__Written problem__. From the line containing "Write part 4" through the line containing "return softened(np.stack([x, y], axis=-1), corner, count)", retype each line exactly; include both end lines and nothing beyond them.

__Data shown__.
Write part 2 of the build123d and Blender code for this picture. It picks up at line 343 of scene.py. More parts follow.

* * *

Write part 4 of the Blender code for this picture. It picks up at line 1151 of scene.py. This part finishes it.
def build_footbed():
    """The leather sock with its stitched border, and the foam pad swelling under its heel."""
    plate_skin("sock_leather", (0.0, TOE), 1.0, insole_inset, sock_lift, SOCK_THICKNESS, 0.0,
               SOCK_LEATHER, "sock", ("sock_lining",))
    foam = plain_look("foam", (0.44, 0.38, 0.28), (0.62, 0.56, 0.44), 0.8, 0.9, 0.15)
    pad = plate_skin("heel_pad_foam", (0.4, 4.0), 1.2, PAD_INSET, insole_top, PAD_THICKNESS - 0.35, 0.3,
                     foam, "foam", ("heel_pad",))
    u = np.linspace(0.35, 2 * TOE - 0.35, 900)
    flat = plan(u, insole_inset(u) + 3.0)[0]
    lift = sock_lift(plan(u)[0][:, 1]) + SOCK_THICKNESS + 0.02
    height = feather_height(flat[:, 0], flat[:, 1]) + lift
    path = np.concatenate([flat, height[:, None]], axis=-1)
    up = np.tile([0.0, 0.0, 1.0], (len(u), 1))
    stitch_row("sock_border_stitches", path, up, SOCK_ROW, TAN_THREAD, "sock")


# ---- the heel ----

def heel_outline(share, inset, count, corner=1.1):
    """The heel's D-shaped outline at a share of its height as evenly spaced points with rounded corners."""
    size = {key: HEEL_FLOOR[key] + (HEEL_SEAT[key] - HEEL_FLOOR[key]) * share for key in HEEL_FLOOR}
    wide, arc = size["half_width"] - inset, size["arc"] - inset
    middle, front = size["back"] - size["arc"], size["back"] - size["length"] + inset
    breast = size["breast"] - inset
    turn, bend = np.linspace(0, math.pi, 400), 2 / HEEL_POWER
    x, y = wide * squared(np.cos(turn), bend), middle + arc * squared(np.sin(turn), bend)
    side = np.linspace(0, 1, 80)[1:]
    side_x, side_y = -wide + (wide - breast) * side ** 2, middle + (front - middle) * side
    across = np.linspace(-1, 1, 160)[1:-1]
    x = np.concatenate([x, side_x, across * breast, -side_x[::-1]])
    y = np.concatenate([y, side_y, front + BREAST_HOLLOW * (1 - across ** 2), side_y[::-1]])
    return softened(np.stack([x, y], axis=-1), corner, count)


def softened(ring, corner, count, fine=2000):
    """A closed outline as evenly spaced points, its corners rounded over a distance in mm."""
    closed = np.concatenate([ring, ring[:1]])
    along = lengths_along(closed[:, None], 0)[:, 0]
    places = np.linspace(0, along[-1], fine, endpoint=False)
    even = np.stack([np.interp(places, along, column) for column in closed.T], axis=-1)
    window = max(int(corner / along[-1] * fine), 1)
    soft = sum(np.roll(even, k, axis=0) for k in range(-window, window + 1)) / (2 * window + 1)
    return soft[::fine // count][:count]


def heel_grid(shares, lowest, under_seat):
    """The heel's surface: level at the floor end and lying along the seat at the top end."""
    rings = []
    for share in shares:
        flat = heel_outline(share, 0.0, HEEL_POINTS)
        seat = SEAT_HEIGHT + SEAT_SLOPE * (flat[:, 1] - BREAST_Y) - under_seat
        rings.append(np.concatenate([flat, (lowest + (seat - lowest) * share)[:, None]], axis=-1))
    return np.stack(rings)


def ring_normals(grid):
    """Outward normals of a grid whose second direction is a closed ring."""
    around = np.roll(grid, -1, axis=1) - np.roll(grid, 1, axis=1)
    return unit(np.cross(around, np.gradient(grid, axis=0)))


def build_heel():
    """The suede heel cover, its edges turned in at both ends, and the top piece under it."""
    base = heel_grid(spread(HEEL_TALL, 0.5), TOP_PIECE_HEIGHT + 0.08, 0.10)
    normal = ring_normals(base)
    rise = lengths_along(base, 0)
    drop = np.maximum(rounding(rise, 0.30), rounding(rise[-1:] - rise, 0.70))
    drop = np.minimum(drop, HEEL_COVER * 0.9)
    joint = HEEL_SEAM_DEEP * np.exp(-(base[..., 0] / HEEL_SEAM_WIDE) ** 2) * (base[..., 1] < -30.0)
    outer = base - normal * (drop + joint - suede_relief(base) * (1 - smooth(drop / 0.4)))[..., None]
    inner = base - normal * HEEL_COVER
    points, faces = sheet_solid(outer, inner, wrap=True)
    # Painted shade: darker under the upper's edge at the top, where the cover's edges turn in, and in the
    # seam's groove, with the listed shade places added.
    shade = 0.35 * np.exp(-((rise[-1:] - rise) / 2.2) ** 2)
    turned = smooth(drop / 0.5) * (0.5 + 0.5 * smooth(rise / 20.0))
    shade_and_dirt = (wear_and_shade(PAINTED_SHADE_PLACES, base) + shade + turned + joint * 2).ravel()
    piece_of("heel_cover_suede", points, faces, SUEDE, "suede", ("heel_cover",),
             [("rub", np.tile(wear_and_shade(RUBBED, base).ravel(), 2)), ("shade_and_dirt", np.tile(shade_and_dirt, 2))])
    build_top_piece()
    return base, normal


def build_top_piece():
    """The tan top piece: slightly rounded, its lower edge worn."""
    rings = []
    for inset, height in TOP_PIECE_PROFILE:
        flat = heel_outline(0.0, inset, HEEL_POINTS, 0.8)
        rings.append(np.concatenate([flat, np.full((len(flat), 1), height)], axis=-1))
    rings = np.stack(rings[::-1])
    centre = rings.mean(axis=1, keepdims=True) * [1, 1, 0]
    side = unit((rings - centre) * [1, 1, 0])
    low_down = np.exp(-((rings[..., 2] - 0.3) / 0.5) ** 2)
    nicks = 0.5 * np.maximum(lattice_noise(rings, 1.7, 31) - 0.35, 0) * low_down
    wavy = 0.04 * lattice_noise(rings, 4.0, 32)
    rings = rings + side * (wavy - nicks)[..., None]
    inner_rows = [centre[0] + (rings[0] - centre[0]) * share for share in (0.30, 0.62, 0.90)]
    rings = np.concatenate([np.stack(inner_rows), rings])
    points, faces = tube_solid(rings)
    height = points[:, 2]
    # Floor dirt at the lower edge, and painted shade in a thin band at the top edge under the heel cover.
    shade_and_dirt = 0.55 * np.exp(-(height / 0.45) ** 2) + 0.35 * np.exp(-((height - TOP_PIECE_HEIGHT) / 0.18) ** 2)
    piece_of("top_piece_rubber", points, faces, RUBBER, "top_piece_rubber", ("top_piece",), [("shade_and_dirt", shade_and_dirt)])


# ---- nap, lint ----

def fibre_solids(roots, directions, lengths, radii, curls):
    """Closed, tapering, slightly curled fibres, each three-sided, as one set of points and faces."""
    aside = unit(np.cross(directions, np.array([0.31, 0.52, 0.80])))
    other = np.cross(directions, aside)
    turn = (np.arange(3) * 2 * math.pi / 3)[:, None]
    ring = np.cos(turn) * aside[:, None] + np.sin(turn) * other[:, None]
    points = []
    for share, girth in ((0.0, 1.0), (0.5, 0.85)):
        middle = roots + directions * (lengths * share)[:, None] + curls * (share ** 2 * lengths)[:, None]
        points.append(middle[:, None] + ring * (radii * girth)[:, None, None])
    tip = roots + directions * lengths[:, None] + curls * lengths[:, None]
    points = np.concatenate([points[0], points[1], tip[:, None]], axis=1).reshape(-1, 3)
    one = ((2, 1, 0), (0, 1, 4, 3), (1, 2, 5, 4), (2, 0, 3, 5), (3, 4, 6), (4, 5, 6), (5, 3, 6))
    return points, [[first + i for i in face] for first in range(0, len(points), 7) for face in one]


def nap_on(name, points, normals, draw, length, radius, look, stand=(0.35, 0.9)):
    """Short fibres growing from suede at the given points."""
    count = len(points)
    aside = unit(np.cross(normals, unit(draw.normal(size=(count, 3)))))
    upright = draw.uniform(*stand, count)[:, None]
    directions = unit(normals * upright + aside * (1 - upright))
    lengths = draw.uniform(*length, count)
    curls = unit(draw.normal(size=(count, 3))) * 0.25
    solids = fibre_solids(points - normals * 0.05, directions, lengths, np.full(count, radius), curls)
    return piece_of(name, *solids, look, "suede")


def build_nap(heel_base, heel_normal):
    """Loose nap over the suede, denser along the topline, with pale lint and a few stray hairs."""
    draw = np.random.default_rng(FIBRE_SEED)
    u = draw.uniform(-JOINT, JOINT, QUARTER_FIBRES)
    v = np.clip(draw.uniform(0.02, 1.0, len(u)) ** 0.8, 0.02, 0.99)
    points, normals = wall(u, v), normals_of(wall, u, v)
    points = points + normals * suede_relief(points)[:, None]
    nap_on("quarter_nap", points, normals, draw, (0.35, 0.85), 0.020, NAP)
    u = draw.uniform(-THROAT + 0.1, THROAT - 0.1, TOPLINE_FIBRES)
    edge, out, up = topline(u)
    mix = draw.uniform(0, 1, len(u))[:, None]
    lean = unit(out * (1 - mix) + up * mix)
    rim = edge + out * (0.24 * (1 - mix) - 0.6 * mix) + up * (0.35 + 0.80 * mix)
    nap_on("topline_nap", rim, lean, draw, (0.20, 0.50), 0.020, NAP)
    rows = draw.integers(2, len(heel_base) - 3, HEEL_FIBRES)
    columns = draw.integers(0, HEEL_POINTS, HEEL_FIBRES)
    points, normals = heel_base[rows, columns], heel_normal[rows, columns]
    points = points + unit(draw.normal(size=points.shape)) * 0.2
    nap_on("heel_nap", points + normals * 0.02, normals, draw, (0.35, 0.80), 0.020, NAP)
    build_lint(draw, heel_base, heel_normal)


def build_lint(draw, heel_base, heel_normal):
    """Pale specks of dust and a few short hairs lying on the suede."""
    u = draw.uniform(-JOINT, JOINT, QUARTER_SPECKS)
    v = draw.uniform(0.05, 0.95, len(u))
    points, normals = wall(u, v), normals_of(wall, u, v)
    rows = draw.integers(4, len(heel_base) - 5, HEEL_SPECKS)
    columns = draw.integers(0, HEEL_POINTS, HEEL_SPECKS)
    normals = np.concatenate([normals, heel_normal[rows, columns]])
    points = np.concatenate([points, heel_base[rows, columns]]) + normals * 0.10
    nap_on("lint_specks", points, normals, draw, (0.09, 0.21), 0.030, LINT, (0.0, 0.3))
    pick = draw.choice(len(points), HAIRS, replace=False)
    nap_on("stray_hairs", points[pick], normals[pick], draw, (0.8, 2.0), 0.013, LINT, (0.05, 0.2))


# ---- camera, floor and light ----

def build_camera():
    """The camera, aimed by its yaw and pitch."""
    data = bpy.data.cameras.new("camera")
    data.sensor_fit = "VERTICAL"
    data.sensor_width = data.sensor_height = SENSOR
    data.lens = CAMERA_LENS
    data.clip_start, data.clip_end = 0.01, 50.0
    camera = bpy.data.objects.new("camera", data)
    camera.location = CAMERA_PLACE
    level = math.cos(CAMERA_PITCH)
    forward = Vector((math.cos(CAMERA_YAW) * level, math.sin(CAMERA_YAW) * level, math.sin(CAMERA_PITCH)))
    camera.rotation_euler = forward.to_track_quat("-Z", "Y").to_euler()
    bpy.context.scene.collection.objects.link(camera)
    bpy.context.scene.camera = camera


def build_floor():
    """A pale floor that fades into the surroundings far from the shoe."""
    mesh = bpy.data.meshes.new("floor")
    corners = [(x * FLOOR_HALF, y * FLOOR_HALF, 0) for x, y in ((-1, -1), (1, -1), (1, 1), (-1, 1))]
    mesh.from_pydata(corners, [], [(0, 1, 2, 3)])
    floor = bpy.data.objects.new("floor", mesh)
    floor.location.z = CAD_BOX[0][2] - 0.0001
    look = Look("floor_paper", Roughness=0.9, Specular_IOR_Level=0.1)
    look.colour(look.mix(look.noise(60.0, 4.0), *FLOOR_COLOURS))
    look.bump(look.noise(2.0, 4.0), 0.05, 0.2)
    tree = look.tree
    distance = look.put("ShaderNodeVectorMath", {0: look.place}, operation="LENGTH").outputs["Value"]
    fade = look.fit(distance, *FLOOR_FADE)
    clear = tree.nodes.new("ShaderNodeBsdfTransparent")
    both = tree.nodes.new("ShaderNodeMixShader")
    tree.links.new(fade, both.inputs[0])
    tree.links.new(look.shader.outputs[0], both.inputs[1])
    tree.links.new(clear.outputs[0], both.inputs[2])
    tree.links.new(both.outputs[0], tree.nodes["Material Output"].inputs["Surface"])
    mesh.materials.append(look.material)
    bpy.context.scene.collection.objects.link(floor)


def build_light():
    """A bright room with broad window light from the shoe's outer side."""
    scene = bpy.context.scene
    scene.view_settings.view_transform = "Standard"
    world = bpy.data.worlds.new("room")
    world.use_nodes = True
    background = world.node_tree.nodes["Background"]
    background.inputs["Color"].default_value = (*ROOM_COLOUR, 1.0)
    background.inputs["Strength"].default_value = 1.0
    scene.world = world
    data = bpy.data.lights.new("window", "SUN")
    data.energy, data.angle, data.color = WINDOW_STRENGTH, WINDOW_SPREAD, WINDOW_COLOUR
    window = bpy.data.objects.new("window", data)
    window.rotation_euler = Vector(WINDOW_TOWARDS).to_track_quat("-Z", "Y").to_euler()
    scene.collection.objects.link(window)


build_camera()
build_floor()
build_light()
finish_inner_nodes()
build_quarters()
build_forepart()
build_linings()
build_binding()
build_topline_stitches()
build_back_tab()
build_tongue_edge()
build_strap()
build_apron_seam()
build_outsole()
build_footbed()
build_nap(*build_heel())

__Expected answer__.
Write part 4 of the Blender code for this picture. It picks up at line 1151 of scene.py. This part finishes it.
def build_footbed():
    """The leather sock with its stitched border, and the foam pad swelling under its heel."""
    plate_skin("sock_leather", (0.0, TOE), 1.0, insole_inset, sock_lift, SOCK_THICKNESS, 0.0,
               SOCK_LEATHER, "sock", ("sock_lining",))
    foam = plain_look("foam", (0.44, 0.38, 0.28), (0.62, 0.56, 0.44), 0.8, 0.9, 0.15)
    pad = plate_skin("heel_pad_foam", (0.4, 4.0), 1.2, PAD_INSET, insole_top, PAD_THICKNESS - 0.35, 0.3,
                     foam, "foam", ("heel_pad",))
    u = np.linspace(0.35, 2 * TOE - 0.35, 900)
    flat = plan(u, insole_inset(u) + 3.0)[0]
    lift = sock_lift(plan(u)[0][:, 1]) + SOCK_THICKNESS + 0.02
    height = feather_height(flat[:, 0], flat[:, 1]) + lift
    path = np.concatenate([flat, height[:, None]], axis=-1)
    up = np.tile([0.0, 0.0, 1.0], (len(u), 1))
    stitch_row("sock_border_stitches", path, up, SOCK_ROW, TAN_THREAD, "sock")


# ---- the heel ----

def heel_outline(share, inset, count, corner=1.1):
    """The heel's D-shaped outline at a share of its height as evenly spaced points with rounded corners."""
    size = {key: HEEL_FLOOR[key] + (HEEL_SEAT[key] - HEEL_FLOOR[key]) * share for key in HEEL_FLOOR}
    wide, arc = size["half_width"] - inset, size["arc"] - inset
    middle, front = size["back"] - size["arc"], size["back"] - size["length"] + inset
    breast = size["breast"] - inset
    turn, bend = np.linspace(0, math.pi, 400), 2 / HEEL_POWER
    x, y = wide * squared(np.cos(turn), bend), middle + arc * squared(np.sin(turn), bend)
    side = np.linspace(0, 1, 80)[1:]
    side_x, side_y = -wide + (wide - breast) * side ** 2, middle + (front - middle) * side
    across = np.linspace(-1, 1, 160)[1:-1]
    x = np.concatenate([x, side_x, across * breast, -side_x[::-1]])
    y = np.concatenate([y, side_y, front + BREAST_HOLLOW * (1 - across ** 2), side_y[::-1]])
    return softened(np.stack([x, y], axis=-1), corner, count)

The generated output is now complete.